PostPosted: Sun Jun 03, 2018 12:48 pm    Post subject: Reply with quote

Came across this in a link on the old Blockade Runner's Guide.

    To make escaping an Interdictor Cruiser a reality, follow these steps carefully...

    1). Verify there is an Interdictor at your intended destination. This may cramp your style a bit, and you may think of another way around all of this, but this is the best way. There are plenty of ways to find this information. You can consult an infochant or other information broker. Depending on the sensitivity of the situation, this may cost a lot of money. Another alternative is to simply ask around to others who have been to the destination recently. Beware that the information you get could be little more than guesses or rumors. A way you can be pretty sure is to do it yourself. Fly to the destination yourself in a clean ship or pay a friend do it. When you arrive, plead ignorant to knowing the system was under blockade. The blockading force will probably board you and question you, but should you go. On your way out of the system, choose a destination that you would like to jump to after the actual run, and plot that course. At the same time, remember to record what escape vector you are travelling on. Pick a point to jump to that is not far away and will take only a few minutes or so to reach (also known as a "microjump"). You want to do this because you will be removing the safety cut-off systems from your hyperdrive. Minimizing the trip will minimized the danger of collision. Once that is done, plot another course wherever else and leave the system.

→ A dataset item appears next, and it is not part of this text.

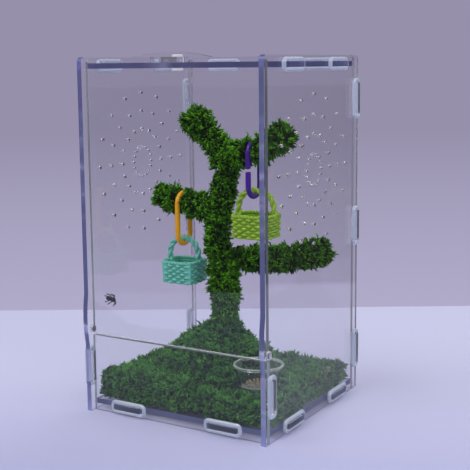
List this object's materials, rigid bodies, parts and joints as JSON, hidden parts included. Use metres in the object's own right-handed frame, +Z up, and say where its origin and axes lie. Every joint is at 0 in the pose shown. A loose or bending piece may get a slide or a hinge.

Your GM should determine the difficulty of these actions and what rolls to perform. Also note that you will probably have to do this regardless of whether or not you consult an infochant, because you will need to acquire the escape coordinates anyway.

    2). Disable your hyperdrive safety systems. The next step is to modify your hyperdrive system. You must create a way to temporarily disable the emergency cut-off system that pulls your ship out of hyperspace when it detects a gravity mass in the ship's path. If this system is removed, the use of an Interdictor Cruiser will be nullified. The bad news is that you will be "flying blind," because there will be nothing stopping you from colliding with anything. There are a million different ways to do this. Some hook a portable computer into the hyperdrive system and run a constant loop through the seperate computer to keep the data from interacting with the safety programming. Others remove the hyperdrive computer's ability to even access that portion of the system by either removing the data cards that contain that system or switching some wires around. These are but a few suggestions, but keep in mind that whatever you come up with it should be with the help, guidance and approval of your GM and should be temporary. The system you create must be able to replace the cut-off system like it was almost immeadiately.

    3). Feed the pre-navigated route into the navigation computer. The escape route you plotted should be fed into the navigation system and be ready to download into the hyperdrive instantly. When it comes time to escape the blockade, you will want these coordinates on-hand immeadiately.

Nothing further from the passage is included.